When A Consultant Makes Sense
- You're launching one to four products a year — not enough volume to justify a full-time salary and idle lab time between projects.
- You need specialised expertise you don't have in-house, such as regulatory compliance or export-market formulation, for a defined period.
- You want to validate product-market fit before committing to permanent headcount and lab infrastructure.
- Your NPD needs are seasonal or cyclical rather than constant.
The Hybrid Model Most Growing Brands Actually Use
Many brands that scale past their first few products don't pick one option permanently. They start with a consultant, then add a small in-house team once volume justifies it, and keep using a consultant for specialised projects the in-house team isn't built for, like plant design or export reformulation.

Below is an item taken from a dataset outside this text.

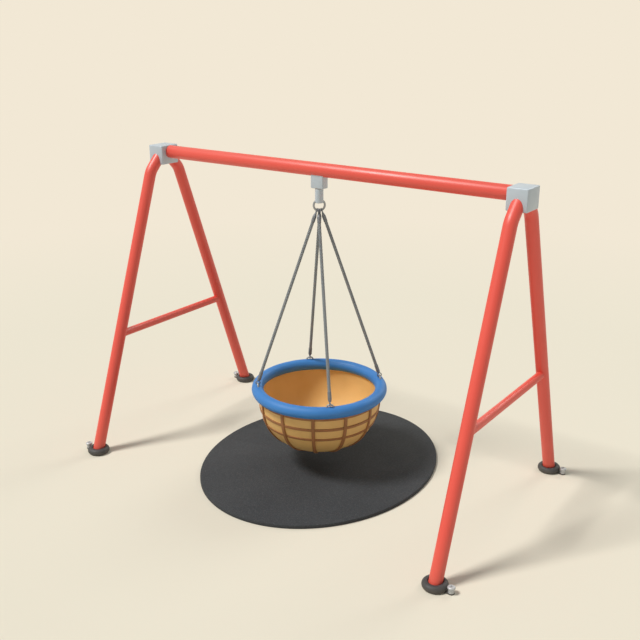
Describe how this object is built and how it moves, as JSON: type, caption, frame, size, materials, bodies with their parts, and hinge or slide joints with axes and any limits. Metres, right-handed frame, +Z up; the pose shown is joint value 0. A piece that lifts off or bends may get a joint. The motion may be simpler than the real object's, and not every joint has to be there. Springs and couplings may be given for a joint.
{
  "type": "nest swing set",
  "caption": "Nest swing: a bent-tube A-frame carries a swivel head, a ring and taut ropes that hold a padded round basket over an oval safety mat.",
  "frame": {"origin": "on the ground, below the middle of the top beam and the centre of the basket", "axes": "+X along the top beam towards the right A-frame, +Y towards the rear legs, +Z up"},
  "size_m": [3.484, 2.146, 2.4534],
  "materials": {
    "red_powder_coat": "satin powder coat",
    "cast_aluminium": "matt blasted casting",
    "galvanised_steel": "galvanised",
    "bearing_bronze": "machined",
    "stainless_steel": "machined",
    "grey_rope": "braided",
    "blue_foam_cover": "soft matt cover",
    "tan_moulding": "matt moulding",
    "brown_strip": "matt strip",
    "black_rubber": "matt",
    "mat_rubber": "matt granulate"
  },
  "bodies": {
    "frame": {"top_beam": "red_powder_coat", "corner_casting_left": "cast_aluminium", "corner_casting_right": "cast_aluminium", "leg_front_left": "red_powder_coat", "leg_front_right": "red_powder_coat", "leg_rear_left": "red_powder_coat", "leg_rear_right": "red_powder_coat", "cross_brace_left": "red_powder_coat", "cross_brace_right": "red_powder_coat", "foot_collar_front_left": "black_rubber", "foot_collar_front_right": "black_rubber", "foot_collar_rear_left": "black_rubber", "foot_collar_rear_right": "black_rubber", "anchor_bolt_front_left": "galvanised_steel", "anchor_bolt_front_right": "galvanised_steel", "anchor_bolt_rear_left": "galvanised_steel", "anchor_bolt_rear_right": "galvanised_steel", "safety_mat": "mat_rubber", "swivel_housing": "cast_aluminium", "spindle_bush": "bearing_bronze", "thrust_race_lower": "stainless_steel"},
    "swivel": {"swivel_spindle": "cast_aluminium", "thrust_cage": "bearing_bronze", "thrust_race_upper": "stainless_steel", "spindle_nut": "stainless_steel"},
    "ring": {"suspension_ring": "stainless_steel"},
    "basket": {"rope_head_front": "stainless_steel", "rope_head_rear": "stainless_steel", "rope_head_left": "stainless_steel", "rope_head_right": "stainless_steel", "rope_front": "grey_rope", "rope_rear": "grey_rope", "rope_left": "grey_rope", "rope_right": "grey_rope", "rope_foot_front": "stainless_steel", "rope_foot_rear": "stainless_steel", "rope_foot_left": "stainless_steel", "rope_foot_right": "stainless_steel", "rim_core": "stainless_steel", "rim_padding": "blue_foam_cover", "bowl_shell": "tan_moulding", "hoop_upper": "brown_strip", "hoop_middle": "brown_strip", "hoop_lower": "brown_strip", "rib_01": "brown_strip", "rib_02": "brown_strip", "rib_03": "brown_strip", "rib_04": "brown_strip", "rib_05": "brown_strip", "rib_06": "brown_strip", "rib_07": "brown_strip", "rib_08": "brown_strip", "rib_09": "brown_strip", "rib_10": "brown_strip", "rib_11": "brown_strip", "rib_12": "brown_strip", "bowl_boss": "brown_strip"}
  },
  "joints": [
    {"name": "swivel_spin", "type": "hinge", "parent": "frame", "child": "swivel", "pos_m": [0, 0, 2.262], "axis": [0, 0, 1], "continuous": true},
    {"name": "ring_roll", "type": "hinge", "parent": "swivel", "child": "ring", "pos_m": [0, 0, 2.1347], "axis": [0.7071, -0.7071, 0], "range_deg": [-32, 32]},
    {"name": "basket_tilt", "type": "hinge", "parent": "ring", "child": "basket", "pos_m": [0, 0, 2.09297], "axis": [0.7071, 0.7071, 0], "range_deg": [-32, 32]}
  ]
}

The in-house team handles daily production support and incremental tweaks; the consultant handles bigger, less frequent projects that need broader expertise than a two-person team can carry alone.
A Real Example — Hiring Too Early, And Hiring At The Right Time
A Pune-based snack brand hired a full-time food technologist after their first product launched, expecting a steady stream of new SKUs to follow. The pipeline didn't materialise as fast as planned — only one new product launched in the technologist's first eight months, leaving most of that time unaccounted for against the salary cost. The brand eventually let the role go and switched to project-based consulting support instead.
Eighteen months later, with five products in active retail and a real pipeline of new launches, the same brand hired a food technologist again — this time with enough confirmed project volume to keep the role genuinely busy from day one. The difference wasn't the decision to hire in-house; it was the timing of when the volume actually justified it.